The performance reinforced this year’s interdisciplinary study of the Holocaust in Grade 8 — but on a different axis than a book such as Livia Bitton-Jackson’s I Have Lived a Thousand Years. “Because it’s not text, you feel the emotion and the content,” Dorfman said shortly before the assembly began, speaking on her decision to tackle weighty history through dance. “It’s still storytelling, but it allows you to invest your imagination in it.”

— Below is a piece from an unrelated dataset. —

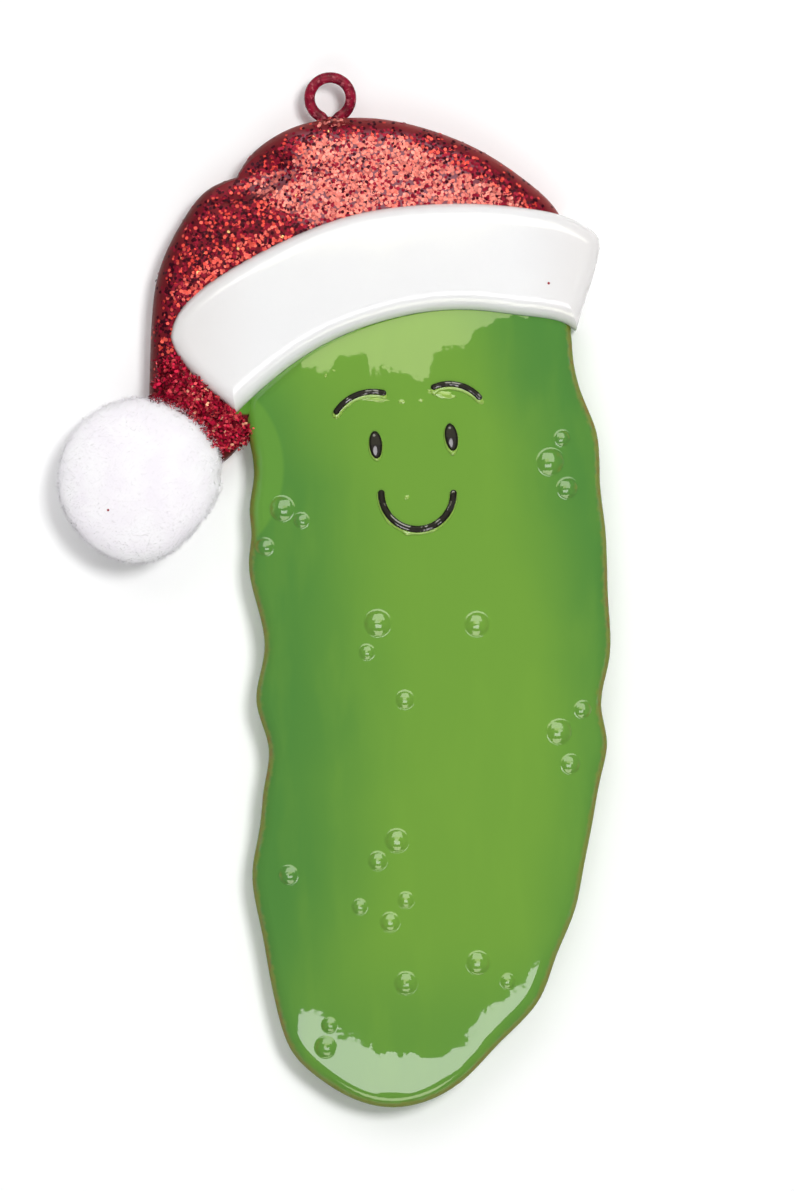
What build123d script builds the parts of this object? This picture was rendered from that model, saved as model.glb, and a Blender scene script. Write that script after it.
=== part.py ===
from build123d import *
import math
import os

os.makedirs("parts", exist_ok=True)

# Pickle ornament wearing a winter hat, in millimetres.
# The origin is the centre of the hanging eye. +X is to the right, +Z is up,
# the painted front faces -Y and the flat back faces +Y.

# Hanging eye
wire_thick = 1.37  # diameter of the bent wire
eye_hole = 3.76  # diameter of the opening
eye_flat = 0.04  # depth of the flat rubbed into the inside of the wire
leg_gap = 0.14  # space between the two legs
leg_bend = 1.0  # centreline radius where a leg turns into the loop
leg_length = 7.0  # straight run of each leg inside the hat

# Pickle casting
back_depth = 3.6  # from the middle of the wire back to the flat back
tongue_thick = 2.4  # casting left under the brim
pickle_wide = 44.2
pickle_tall = 103.7
pickle_in = 12.2  # left edge, inside the hat's left edge
pickle_above = 25.1  # top, above the hat's lower edge
pickle_thick = 9.2
pickle_roll = 2.0  # radius of the rolled front edge
pickle_cross_radius = 96.0  # crown from side to side
pickle_long_radius = 900.0  # crown from end to end
pickle_foot_radius = 24.0  # crown where it turns down at the foot
pickle_foot_reach = 6.0  # length of that stretch
wart_foot = 0.35  # fillet round the foot of a wart
wart_sink_share = 0.7  # share of a wart's ball that lies below the skin, over its middle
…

“The Klezmer Sketch,” a portion of a 2001 dance titled Mayne Mentshn (My People), captured the quotidian details of a Seder dinner, with seated dancers enacting the rituals of Torah study through synchronized gestures of opening books, which turned into ecstatic movement as they strained their bodies to reach for higher truths.

That joy made for a sharp contrast with other dances, such an excerpt from Cat’s Cradle, a work that featured music by Ilse Weber, who survived the Theresienstadt ghetto (in what was then Czechoslovakia) only to be murdered at the Auschwitz concentration camp. Dorfman spoke of her impulse to make dances about the tragedy of the Holocaust: while she didn’t live through it, she could bear witness to those in her family who bore witness to the Shoah. Cat’s Cradle was a tapestry of sorrow, knitted together with balls of yarn, surprising symbols of life for her family. As Dorfman informed the students, “My mother and her two sisters survived because they could knit.”

The eleven dancers who performed took a curtain call and introduced themselves — they grew up in locations ranging from China to Germany — and Dorfman led the students in a discussion. She started her dance company in New Jersey in the early 1980s, and educational outreach has always been an essential component of her practice. As she told The New York Times in 1992, "Audience-artist interaction builds a future audience for ten years from now.”

Dorfman’s dances about history retained a sharp relevance in today’s fraught world. She cautioned the students of Charlotte Latin, “This is not just a time to remember, but a time to protect each other against all forms of hate.”